• What to do
Give the lines of the material verbatim, from the first line to the line with "const underFullness = 2.3;", including both.

---------- Given information ----------

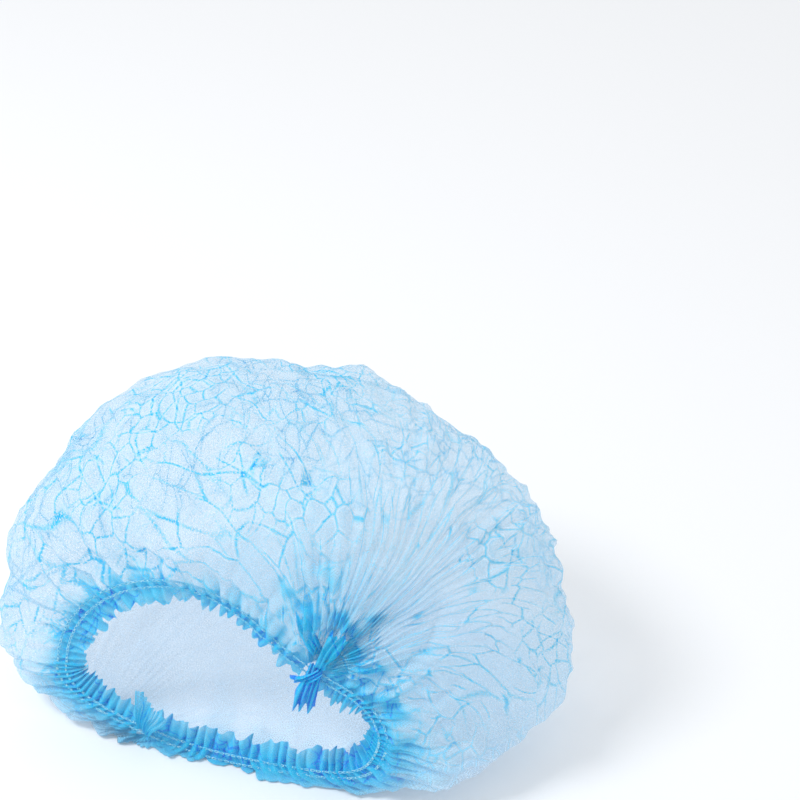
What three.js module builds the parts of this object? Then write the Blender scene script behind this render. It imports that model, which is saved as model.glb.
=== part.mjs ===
// A disposable hairnet: a light bag of nonwoven cloth, opened and laid on a flat surface.
// Millimetres, +Z up. The opening looks along -Y and the cap rests on the flat of its underside.
import * as THREE from 'three';

// Driving sizes
const crownWidth = 264;
const crownHeight = 165;
const crownDepth = 182;
const bellyHeight = 38;
const domeLean = 18;
const underSlump = 9;
const mouthTurn = 12;
const wall = 1;
const ruffle = 9;
const elasticGap = 4.5;
const elasticThick = 1.2;
const gatherHeight = 2;
const gathers = 32;
const clearance = 0.3;
const elasticSeat = 0.75;
const restSink = 4;
const bunchLength = 22;
const bunchWidth = 12;
const bunchThick = 5;

// Worked out from them
const halfWidth = crownWidth / 2;
const domeHeight = crownHeight - bellyHeight;
const around = gathers * 4;
const underHeight = bellyHeight + restSink;

// How full the section is: an ellipse is 2, and the underside is squarer where it sags
const topFullness = 2.4;
const underFullness = 2.3;

// Crown sections from the elastic to the back. back: share of crownDepth behind the elastic.
// slump: share of underSlump. wide: share of halfWidth. top: share of domeHeight.
// under: share of underHeight. pull: share of the mouth's pulls. The first is the ring that
// the inner elastic draws together.
const rings = [
  { back: 0.000, slump: 1.35, wide: 0.600, top: 0.470, under: 0.745, pull: 1.0 },
  { back: -0.010, slump: 1.25, wide: 0.700, top: 0.580, under: 0.905, pull: 0.8 },
  { back: -0.014, slump: 1.30, wide: 0.800, top: 0.680, under: 0.975, pull: 0.55 },
  { back: 0.020, slump: 1.15, wide: 0.895, top: 0.795, under: 1.000, pull: 0.30 },
  { back: 0.095, slump: 0.80, wide: 0.962, top: 0.885, under: 1.000, pull: 0.10 },
  { back: 0.205, slump: 0.40, wide: 0.997, top: 0.960, under: 1.000, pull: 0 },
  { back: 0.340, slump: 0.15, wide: 1.000, top: 1.000, under: 1.000, pull: 0 },
  { back: 0.485, slump: 0.00, wide: 0.980, top: 0.990, under: 1.000, pull: 0 },
  { back: 0.622, slump: 0.00, wide: 0.935, top: 0.940, under: 1.000, pull: 0 },
  { back: 0.740, slump: 0.00, wide: 0.860, top: 0.860, under: 0.960, pull: 0 },
  { back: 0.838, slump: 0.00, wide: 0.755, top: 0.750, under: 0.880, pull: 0 },
  { back: 0.910, slump: 0.00, wide: 0.625, top: 0.620, under: 0.760, pull: 0 },
  { back: 0.960, slump: 0.00, wide: 0.470, top: 0.465, under: 0.600, pull: 0 },
  { back: 0.988, slump: 0.00, wide: 0.300, top: 0.300, under: 0.400, pull: 0 },
  { back: 1.000, slump: 0.00, wide: 0.130, top: 0.135, under: 0.170, pull: 0 },
];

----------

• The solution
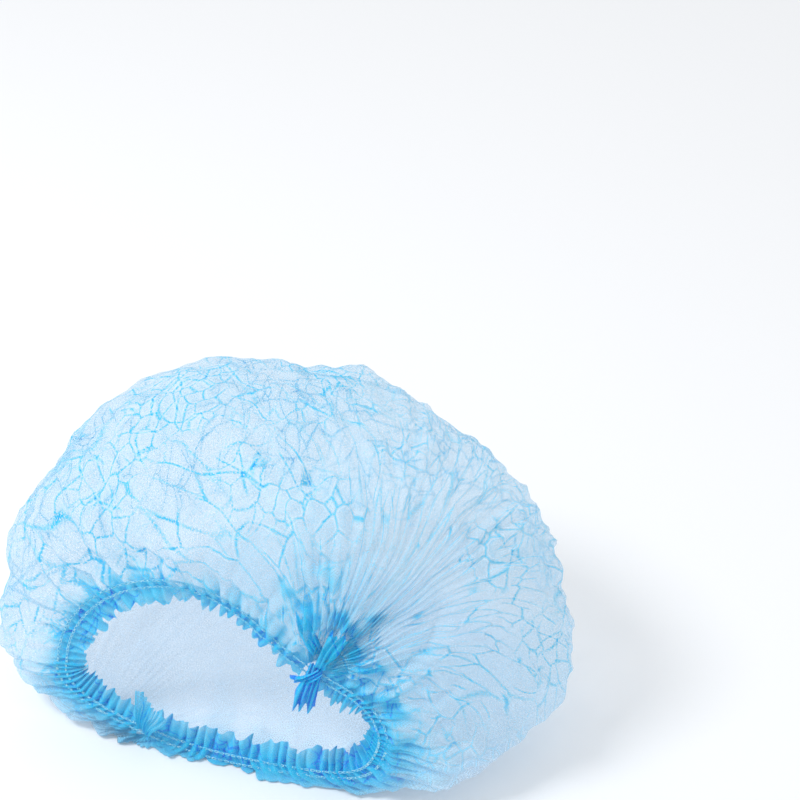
What three.js module builds the parts of this object? Then write the Blender scene script behind this render. It imports that model, which is saved as model.glb.
=== part.mjs ===
// A disposable hairnet: a light bag of nonwoven cloth, opened and laid on a flat surface.
// Millimetres, +Z up. The opening looks along -Y and the cap rests on the flat of its underside.
import * as THREE from 'three';

// Driving sizes
const crownWidth = 264;
const crownHeight = 165;
const crownDepth = 182;
const bellyHeight = 38;
const domeLean = 18;
const underSlump = 9;
const mouthTurn = 12;
const wall = 1;
const ruffle = 9;
const elasticGap = 4.5;
const elasticThick = 1.2;
const gatherHeight = 2;
const gathers = 32;
const clearance = 0.3;
const elasticSeat = 0.75;
const restSink = 4;
const bunchLength = 22;
const bunchWidth = 12;
const bunchThick = 5;

// Worked out from them
const halfWidth = crownWidth / 2;
const domeHeight = crownHeight - bellyHeight;
const around = gathers * 4;
const underHeight = bellyHeight + restSink;

// How full the section is: an ellipse is 2, and the underside is squarer where it sags
const topFullness = 2.4;
const underFullness = 2.3;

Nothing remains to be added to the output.